Multilateral Organizations

Arab League

"There was no need for the veto, We were about to reach a conclusion on the resolution that would have been supported by everyone. The [Syrian] government, definitely, may have interpreted this as the international community unable to do anything and [so] we can do whatever we want." "If we are going to send another mission, and we are contemplating that, it has to be stronger in numbers and in equipment. The mandate has to be different…The real problem here is you cannot force your way in. You have to do this in agreement with the authorities in Syria. The authorities in Syria by now realize they have a serious problem and cannot go on with the way they are."  –Arab League Secretary General Nabil el-Araby, Feb. 6.

Gulf Cooperation Council

“It is necessary for the Arab states … to take every decisive measure faced with this dangerous escalation against the Syrian people. … Nearly a year into the crisis, there is no glint of hope in a solution.” –Official Statement, Feb. 8.
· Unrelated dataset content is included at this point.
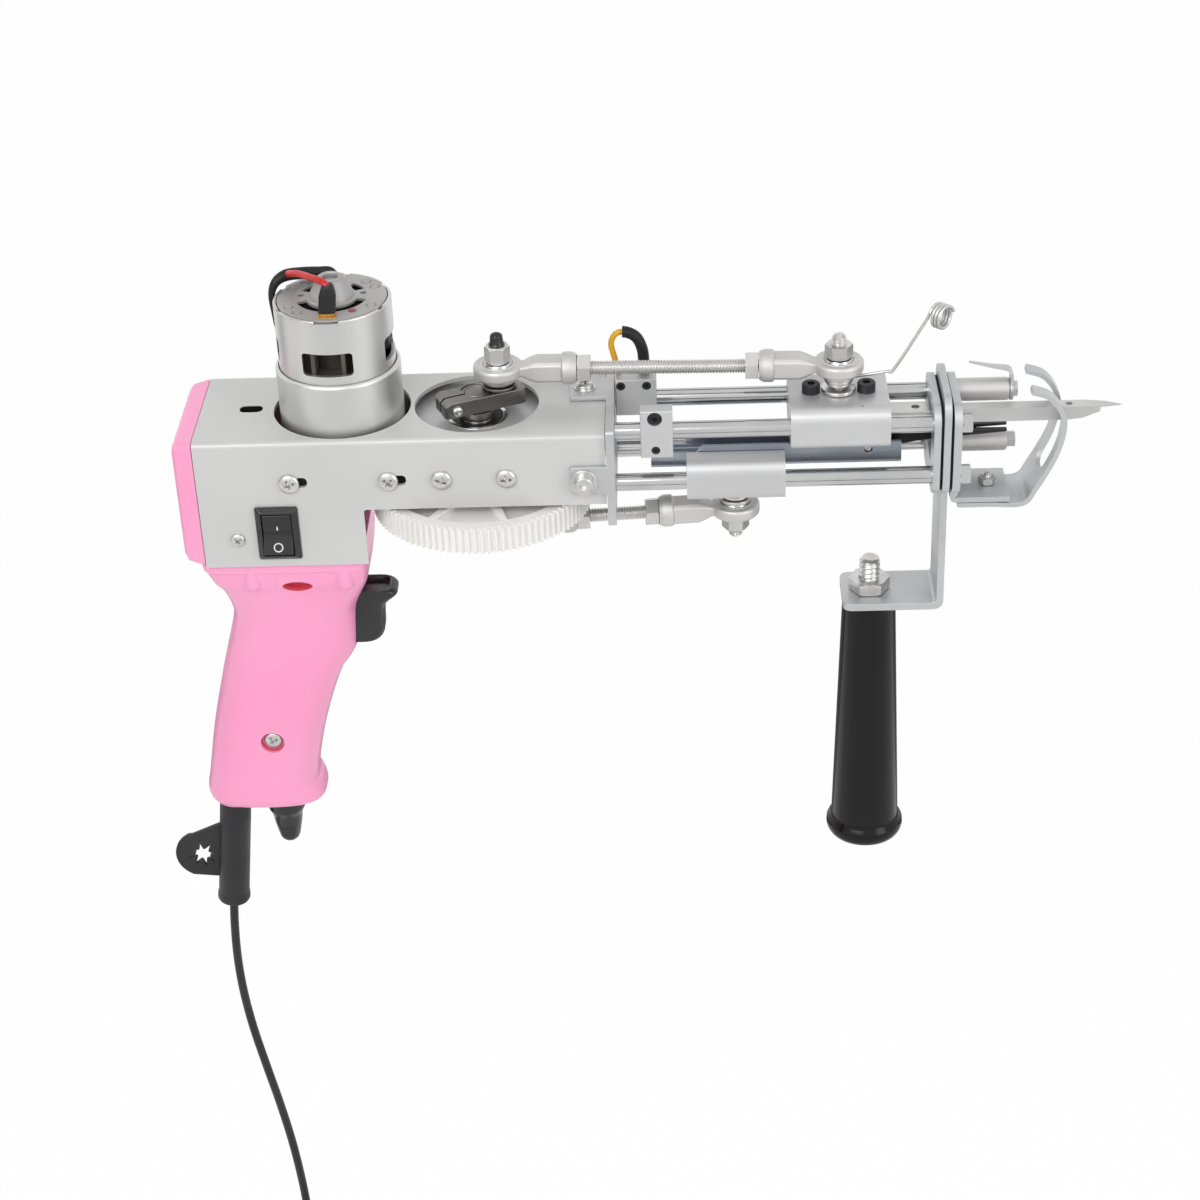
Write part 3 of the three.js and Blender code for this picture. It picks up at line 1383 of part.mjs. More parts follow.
add(machine, "housing", housing(), paintedSheet);
add(machine, "rear_cap", rearCap(), pinkPlastic);
add(machine, "rocker_bezel", rockerBezel(), blackPlastic);
add(machine, "rocker", rocker(), blackPlastic);

add(machine, "motor_can", motorCan(), satinAlloy);
add(machine, "motor_flux_ring", fluxRing(), plainSteel);
add(machine, "motor_end_cap", motorEndCap(), satinAlloy);
add(machine, "motor_rotor", motorRotor(), darkSteel);
add(machine, "motor_mount", motorMount(), plainSteel);
add(machine, "black_wire", motorLead(), blackPlastic);
add(machine, "red_wire", redWire(), redInsulation);

add(machine, "drive_gear", driveGear(), whiteNylon);
add(machine, "crank_shaft", crankShaft(), plainSteel);
add(machine, "crank_arm", crankArm(), darkSteel);
add(machine, "gear_carrier", gearCarrier(), satinAlloy);
add(machine, "bearing_upper", bearing(-recessDepth), polishedSteel);
add(machine, "bearing_lower", bearing(-frontDepth + bearingHeight), polishedSteel);

add(machine, "front_plate", frontPlate(), plainSteel);
rodPlaces.forEach(([y, z], i) => add(machine, `guide_rod_${i + 1}`, guideRod(y, z), polishedSteel));
add(machine, "clamp_block_far", farClamp(), satinAlloy);
add(machine, "clamp_block_near", nearClamp(), satinAlloy);
add(machine, "end_plate_rear", rearEndPlate(), plainSteel);
add(machine, "handle_bracket", handleBracket(), plainSteel);
add(machine, "end_plate_front", frontEndPlate(), plainSteel);
add(machine, "rod_spacer_upper", rodSpacer(-upperRodDrop), plainSteel);
add(machine, "rod_spacer_lower", rodSpacer(-lowerRodDrop), plainSteel);
add(machine, "yarn_hook", yarnHook(), plainSteel);
add(machine, "presser_foot", presserFoot(), polishedSteel);
add(machine, "foot_bolt", footBolt(), plainSteel);
add(machine, "side_handle", sideHandle(), blackPlastic);
add(machine, "handle_bolt", handleBolt(), plainSteel);

add(machine, "needle_slide", needleCarriage(), satinAlloy);
add(machine, "needle", needle(), polishedSteel);
const needleStud = add(machine, "needle_slide_stud", carriageStud(carriageStandoff), plainSteel);
needleStud.position.set(needleStudX, 0, upperCarriageTop + seat);
add(machine, "thread_guide", threadGuide(), zincPlate);

add(machine, "scissor_slide", scissorCarriage(), satinAlloy);
add(machine, "scissor_channel", scissorChannel(), zincPlate);
add(machine, "scissor_blade_fixed", fixedBlade(), darkSteel);
add(machine, "scissor_blade_moving", movingBlade(), darkSteel);
const scissorStud = add(machine, "scissor_slide_stud", carriageStud(lowerStandoff), plainSteel);
scissorStud.position.set(scissorStudX, 0, lowerCarriageBottom - seat);
scissorStud.rotation.x = Math.PI;

// A connecting rod lies along its own X axis, from the crank pin to the carriage's stud
function connectingRod(name, length, pin, eyeZ) {
  const rod = new THREE.Group();
  rod.position.set(pin[0], pin[1], eyeZ);
  rod.rotation.z = -Math.asin(pin[1] / length);
  machine.add(rod);
  add(rod, `${name}_rod_end_crank`, rodEnd(), satinAlloy);
  add(rod, `${name}_rod_thread`, threadedRod(length), plainSteel);
  const far = add(rod, `${name}_rod_end_slide`, rodEnd(), satinAlloy);
  far.position.x = length;
  far.rotation.z = Math.PI;
}

const needleCrankStud = add(machine, "needle_crank_stud", crankStud(crankStandoff, 5.2), plainSteel);
needleCrankStud.position.set(...needlePin, armTop + seat);
connectingRod("needle", needleRodLength, needlePin, upperEyeZ);

const gearStandoff = gearBottom - lowerEyeZ - ballWidth / 2;
const scissorCrankStud = add(machine, "scissor_crank_stud", crankStud(gearStandoff, 3.6), plainSteel);
scissorCrankStud.position.set(...scissorPin, gearBottom - seat);
scissorCrankStud.rotation.x = Math.PI;
connectingRod("scissor", scissorRodLength, scissorPin, lowerEyeZ);

const handle = new THREE.Group();
handle.position.set(housingRear, 0, -rearDepth);
machine.add(handle);
add(handle, "grip_shell_left", gripShell(1), pinkPlastic);
add(handle, "grip_shell_right", gripShell(-1), pinkPlastic);
add(handle, "trigger", trigger(), blackPlastic);
add(handle, "speed_knob", speedKnob(), blackPlastic);
add(handle, "strain_relief", strainRelief(), blackPlastic);

add(machine, "signal_wire", wireLoop(), yellowInsulation);
add(handle, "cord", tube(cordPoints, leadRadius, 30, 8), blackPlastic);
const coilMesh = add(handle, "coil", coil(), blackPlastic);
coilMesh.position.copy(coilCentre);
const connectorMesh = add(handle, "connector", connector(), blackPlastic);
connectorMesh.position.set(
  coilCentre.x + coilRunOut + coilDescent + 2 * leadRadius + seat,
  coilCentre.y - coilOuter,
  floorZ + connectorRadius,
);

const part = new THREE.Group();
part.add(machine);
export default part;
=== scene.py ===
# %% [markdown]
# # A handheld tufting machine, dressed for its picture
#
# A CAD model gives every solid of this machine: where it is and how it moves. This script keeps
# that model as a fixed frame and builds the finer pieces around it: round bores, rolled edges,
# threads, screw heads and the finishes of sheet steel, nylon and moulded plastic.
#
# Read it from top to bottom. Each step says what the piece is, and why it is made the way it is.

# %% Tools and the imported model
import json
import math

import bmesh
import bpy
from mathutils import Matrix, Vector


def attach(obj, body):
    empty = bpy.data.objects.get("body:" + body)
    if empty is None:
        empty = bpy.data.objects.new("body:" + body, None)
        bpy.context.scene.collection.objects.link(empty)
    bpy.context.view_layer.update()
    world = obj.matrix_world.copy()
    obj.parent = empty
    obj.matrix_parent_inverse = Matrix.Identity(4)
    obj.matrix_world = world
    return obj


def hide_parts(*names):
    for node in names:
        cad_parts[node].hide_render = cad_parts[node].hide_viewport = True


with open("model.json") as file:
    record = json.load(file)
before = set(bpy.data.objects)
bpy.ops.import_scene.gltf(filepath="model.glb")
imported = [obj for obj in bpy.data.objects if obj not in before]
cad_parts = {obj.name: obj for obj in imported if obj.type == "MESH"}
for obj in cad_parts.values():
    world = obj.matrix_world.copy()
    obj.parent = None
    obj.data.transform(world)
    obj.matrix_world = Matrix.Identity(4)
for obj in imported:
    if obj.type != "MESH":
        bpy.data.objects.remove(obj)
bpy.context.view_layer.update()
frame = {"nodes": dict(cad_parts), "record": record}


def linked(name, data):
    """An object in the scene that shows the data."""
    made = bpy.data.objects.new(name, data)
    bpy.context.scene.collection.objects.link(made)
    return made


print("nodes loaded", len(frame["nodes"]))

# %% [markdown]
# ## The camera
#
# A photograph fixes the camera. It looked down on the machine by about thirty degrees, from nearly
# a metre away and through a long lens, so the far end shrinks very little. The three directions
# below were measured from parts whose real sizes are standard, such as ball bearings and nuts.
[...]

Key Regional States Express Concern

Turkey

"We are going to start a new initiative with those countries that stand by the people, not the Syrian government. We are preparing this. … The process that occurred at the United Nations in relation to Syria is a fiasco for the civilized world. … The U.N. Security Council has once again held captive the conscience of the international community. Possessing the power to veto is a great responsibility. Using this power gives a green light for the persecution to continue" –Turkish Prime Minister Recep Tayyip Erdogan, Feb. 7.

Iran

"If any vacuum happens suddenly in Syria, nobody can anticipate the outcomes ... the consequences could be even worse because there may be internal wars, internal clashes between people.” "We have to avoid the worst and give enough chance to the government of Syria to carry on with its reforms. … We cannot deny that some people in Syria, a portion of people in Syria are looking for their legitimate rights just like any other people in any other country … but we also cannot deny the outside interferences in Syria." –Iranian Foreign Minister Ali Akbar Salehi, Jan. 29.